Written exercise:
List all lines of the data containing the word "that".
--------
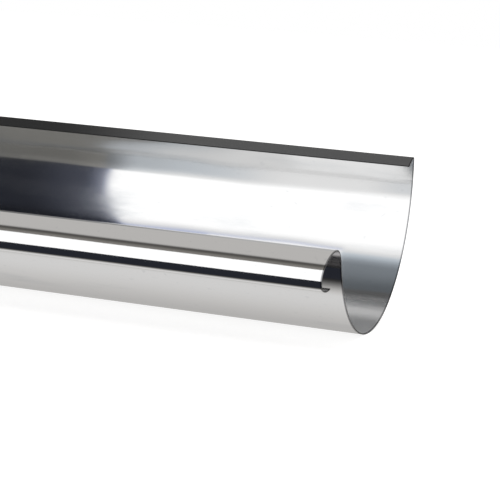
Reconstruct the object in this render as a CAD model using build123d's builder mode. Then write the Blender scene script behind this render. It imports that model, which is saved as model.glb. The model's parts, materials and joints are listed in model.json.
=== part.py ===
"""Half-round eaves gutter: one length of galvanised steel sheet, bent along its whole length.

The sheet runs from the tip of the water fold at the back, round the trough and up
the front, and ends in the open bead that the gutter hangs and stiffens itself by.
X runs along the gutter and Z is up. It lies unheld on a level floor, rolled
towards the heavy bead until its weight is straight above the line it rests on.
"""
from math import atan2, cos, degrees, radians, sin, tan
import os

from build123d import *

os.makedirs("parts", exist_ok=True)

# The sheet and the trough
gutter_length = 2000.0
sheet = 0.6
clear_width = 125.0

# Back edge: a short upright above the trough, folded in so that water can't creep out
back_rise = 1.5
fold_width = 8.0
fold_bend = 1.0
fold_slope = 16.0

# Front edge: the wall stops short of upright, then rolls outwards into the bead
front_lean = 10.0
bead_diameter = 18.5
bead_turn = 272.0

# One end of the bead is trimmed at a slant so that the next length can slip inside it
trim_angle = 12.5

# Middle of the sheet's thickness in each bend
trough_middle = (clear_width + sheet) / 2
bead_middle = (bead_diameter - sheet) / 2
fold_middle = fold_bend + sheet / 2


def draw_side(outward):
    """Draw one side of the sheet, outward of the middle of its thickness, and give its two ends."""
    level = Vector(trough_middle + outward, 0)
    back = Line(level, level + Vector(0, back_rise))
    fold = JernArc(back @ 1, (0, 1), fold_middle + outward, 90 + fold_slope)
    strip = Line(fold @ 1, fold @ 1 + (fold % 1) * fold_width)
    trough = JernArc(level, (0, -1), trough_middle + outward, front_lean - 180)
    bead = JernArc(trough @ 1, trough % 1, bead_middle - outward, bead_turn)
    return strip @ 1, bead @ 1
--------
Problem solution:
Reconstruct the object in this render as a CAD model using build123d's builder mode. Then write the Blender scene script behind this render. It imports that model, which is saved as model.glb. The model's parts, materials and joints are listed in model.json.
the front, and ends in the open bead that the gutter hangs and stiffens itself by.
# Back edge: a short upright above the trough, folded in so that water can't creep out
# One end of the bead is trimmed at a slant so that the next length can slip inside it